SAO PAULO – Brazilian President Michel Temer was released from hospital on Monday after undergoing angioplasty last Friday night on three coronary arteries that were almost totally blocked, medical authorities said.
The president, 77, left Sao Paulo’s Syrian-Lebanese Hospital where he stayed a little more than two days after being submitted to cardiac catheterization that found a 90-percent obstruction in the three arteries.
The medical team then performed an angioplasty to reestablish a normal blood flow, and also implanted in two of the arteries a stent, an expandable tube of metal mesh (vascular endoprosthesis), to stop them from closing again and so avoid the risk of a heart attack.
Since the operation, Temer has been found in “stable” condition and able to return to his “normal activities.”
The idea is that he will return to Brasilia Monday afternoon, where a meeting with Bolivian President Evo Morales had been scheduled, but which had to be postponed due to Temer being diagnosed with an emergency condition.
Temer’s coronary problems were detected early last October, when doctors chose to avoid an operation and instead treated the arterial obstruction with medication.

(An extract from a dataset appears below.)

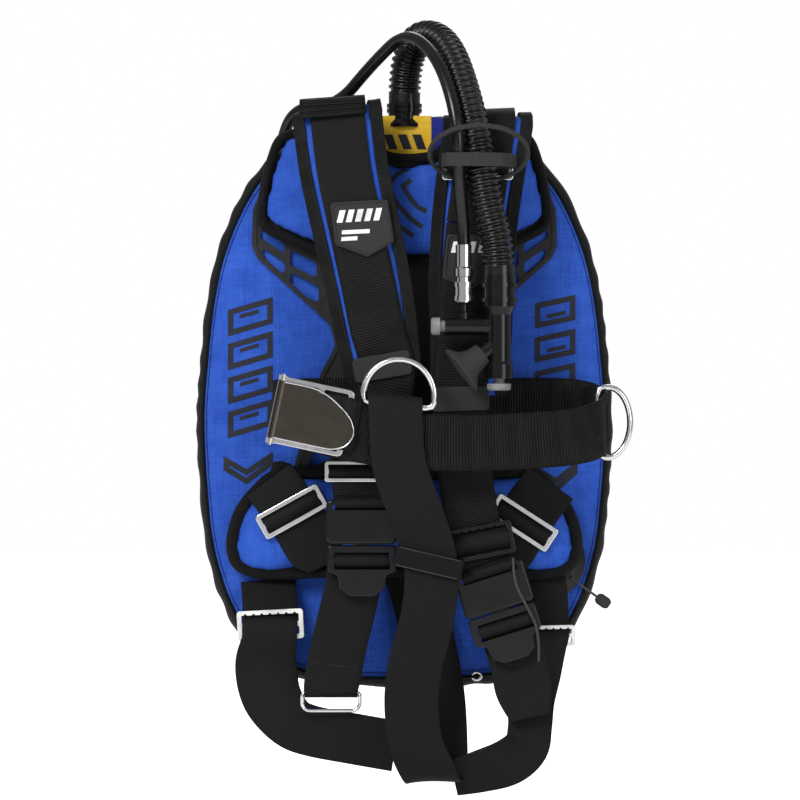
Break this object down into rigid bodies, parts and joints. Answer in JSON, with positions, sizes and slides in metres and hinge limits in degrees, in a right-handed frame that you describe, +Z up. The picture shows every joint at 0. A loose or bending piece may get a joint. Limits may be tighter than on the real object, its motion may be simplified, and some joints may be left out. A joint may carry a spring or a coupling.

Before the catheterization, Temer went first for a checkup to evaluate the results of a prostate surgery he underwent a month ago to correct another obstruction, which on that occasion was urological.
The prostate surgery, performed last Oct. 28, caused another postponement of a meeting in Brasilia between Temer and Morales, who had planned to visit Brazil on Oct. 30.
Temer has no official commitments this Monday, but does have before him the announced shakeup of his Cabinet, possibly affecting 17 of his 28 ministers.